An innovative project in the Netherlands that grows greenhouse bananas in substrate rather than soil has shown excellent results so far and will soon move to field trials in two major production countries.
The researchers at Wageningen University say the growing method could play an important role in providing a solution to the spread of the soil-borne fungal disease Fusarium Wilt Tropical Race IV (TR4) - which poses a serious threat to the banana industry worldwide - as well as the pest nematode.
In addition, it could also lead to much more efficient use of water and other inputs.
They are now finalizing plans to conduct field trials in Guatemala and the Philippines. These trials will be to assess the economic feasibility of banana growers adopting the production method.
Beginnings of substrate experiment
Speaking with FreshFruitPortal.com, Gert Kema, professor of tropical plant pathology at Wageningen, explained how the project came about. The university has done research on bananas for a long time, he said. But until recently the plants were cultivated in soil and did not grow large enough to reach the fruit-bearing stage.
"Then last year we had our sentential of the university, so we thought why don't we fill up the greenhouse with plants that we let grow until fruiting," he said.
"But for a banana plant to grow into fruiting, of course it becomes very tall and very thick. So we decided we're not going to put them in soil but we'll put them in substrate - coco peat and rockwool."
Both substrates produced equally successful results, with the plants growing very tall and producing high-quality fruit along with good-sized bunches. The whole project related to the Cavendish variety, which is predominant throughout the world.

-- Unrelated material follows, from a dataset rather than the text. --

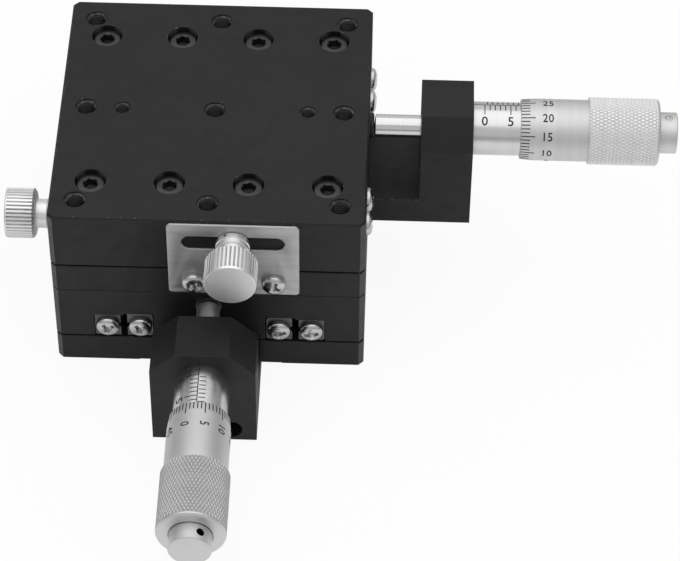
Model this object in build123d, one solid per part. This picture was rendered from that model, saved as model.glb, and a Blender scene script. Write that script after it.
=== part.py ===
from build123d import *
import os
from collections import namedtuple
from math import cos, floor, radians, sin, sqrt

# XY linear stage: two like crossed-roller stages, one on the other, each moved by a micrometer head.
# One stage is drawn in its own frame: it travels along X, its micrometer is on +X, its lock is on -Y
# and its underside lies at z = 0. The lower stage is that stage turned a quarter turn clockwise, so
# it travels along Y with its micrometer at the front, and the upper stage stands on it unturned.
# Millimetres throughout. The origin is the centre of the underside.

# Plates
GRID = 25.0
GRID_EDGE = 5.0
PLATE = 2 * (GRID + GRID_EDGE)
CORNER_CHAMFER = 1.0
TOP_RIM = {"x": 0.4, "y": 0.2}
SEAM_RIM = 0.15
BASE_T = 6.6
TABLE_T = 13.0
TABLE_GAP = 0.4
TRAVEL = 6.5
RELIEF_W = 28.0
RELIEF_DEPTH = 0.3

# Crossed-roller rails, two pairs to a stage
RAIL_SET_BACK = 0.3
RAIL_W = 5.0
RAIL_H = 6.0
RAIL_GAP = 1.3
RAIL_EDGE = 0.4
RAIL_RELIEF_W = 0.4
RAIL_RELIEF_DEPTH = 0.15
CHANNEL_SEAT = 0.1
CHANNEL_CLEAR = 0.2
CEILING_CLEAR = 0.4
ROLLER_D = 2.0
ROLLER_SHORT = 0.3
ROLLER_CLEAR = 0.02
ROLLER_PITCH = 4.0
CAGE_T = 0.5
CAGE_H = 4.6
CAGE_END = 1.8
CAGE_STOP_CLEAR = 1.45
WINDOW_CLEAR = 0.05

# Screws; the key is the socket's width across flats
Screw = namedtuple("Screw", "d head_d head_h key")
M3 = Screw(3.0, 5.5, 3.0, 2.5)
M4 = Screw(4.0, 7.0, 4.0, 3.0)
M2_5 = Screw(2.5, 4.5, 2.5, 2.0)
THREAD_CLEAR = 0.02
HOLE_CLEAR = 0.25
HEAD_CLEAR = 0.25
CORNER_HOLE_CLEAR = {"x": 0.2, "y": 0.4}
KEY_DEPTH_SHARE = 0.55
RAIL_SCREW_L = 8.0
RAIL_SCREW_ROW = 5.0
RAIL_SCREW_BACK = 2.3
RAIL_SCREW_WALL = 1.7
TOP_HEAD_SINK = 0.8
BASE_HEAD_SINK = 0.6
PLATE_SCREW_L = 8.0
PLATE_HEAD_SINK = 0.2
PAN_D = 2.5
PAN_HEAD_D = 4.6
PAN_HEAD_H = 1.5
PAN_RIM = 0.7
END_SCREW_L = 3.8
END_HOLE_SPARE = 0.2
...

Banana-multinational company Chiquita offered assistance once it saw how well the plants were growing. It provided technical expertise and ripening the fruit once it was harvested, Kema said
The Netherlands' first-ever domestic banana crop was planted in January 2018, harvested in December later that year, and was sold in local supermarkets for one euro per piece.
"It was a big hit," Kema said.
Substrate was used rather than soil to ensure the plants received enough water and nutrients to produce fruit. But Kema said that during the course of the experiment the team realized that the technique could be hugely beneficial to commercial banana growers.
"We became very serious about growing bananas on substrate because we saw that those plants did extremely well. Since we work on soil-borne problems we increasingly realized that if you grow bananas on substrate you literally lift the crop off its problems. There are no bacterial diseases, no nematodes, no Panama disease. And of course we can really fine-tune water and nutrition," he said.
"Given the fact that those plants developed very well and produced very nice bunches despite the fact they were sitting on a very small slab of rockwool - which is an inert substance - we thought this is something we really have to trial in the field, particularly in the areas that are affected by soil-borne problems."
The researchers created a spinoff company and are working with partner companies to build a larger greenhouse. This would serve as an innovation hub where they can fine-tune the growing method and address technical issues.
Field trials set for Asia and Central America
They plan to simultaneously run field trials in Guatemala and the Philippines to assess the economic feasibility of the production method.
"Of course we have to do that. This was a greenhouse and so the cost of the inputs is very high," he said. "We need to know what is the additional cost for growers, the productivity of those plants in substrate, what is the quality, how do they behave within the logistic chain."
The team is in contact with several companies and hope to begin trials over the forthcoming month if possible.
He noted that banana production methods have remained relatively unchanged over the last several decades. But many other crops, like greenhouse tomatoes, have enjoyed significant levels of innovation in culturing the production methods.
"50 years ago tomatoes were produced in flatbeds with a glass cover. Now they are produced on rockwool slabs and grow vertically, eight meters long; yields have quadrupled just by culturing them. Of course there was a lot of breeding going on, but in many crops there is a lot of innovation in culturing the plant," he said.
"In bananas that innovation is zero; it's all soil-based systems. So if we can innovate the culturing techniques by growing at least a percentage of the production in substrate, it will absolutely be an innovation."
What's more, growers affected by soil-borne pests and diseases wouldn't have to abandon their farms. Instead they could just lift their plants out of the ground.
"It's a very pragmatic way of looking at the problem. Of course we need new varieties, but we won't have those tomorrow. Breeding new varieties will have results five, six, seven years from now; in the meantime we have to deal with the problem," he said.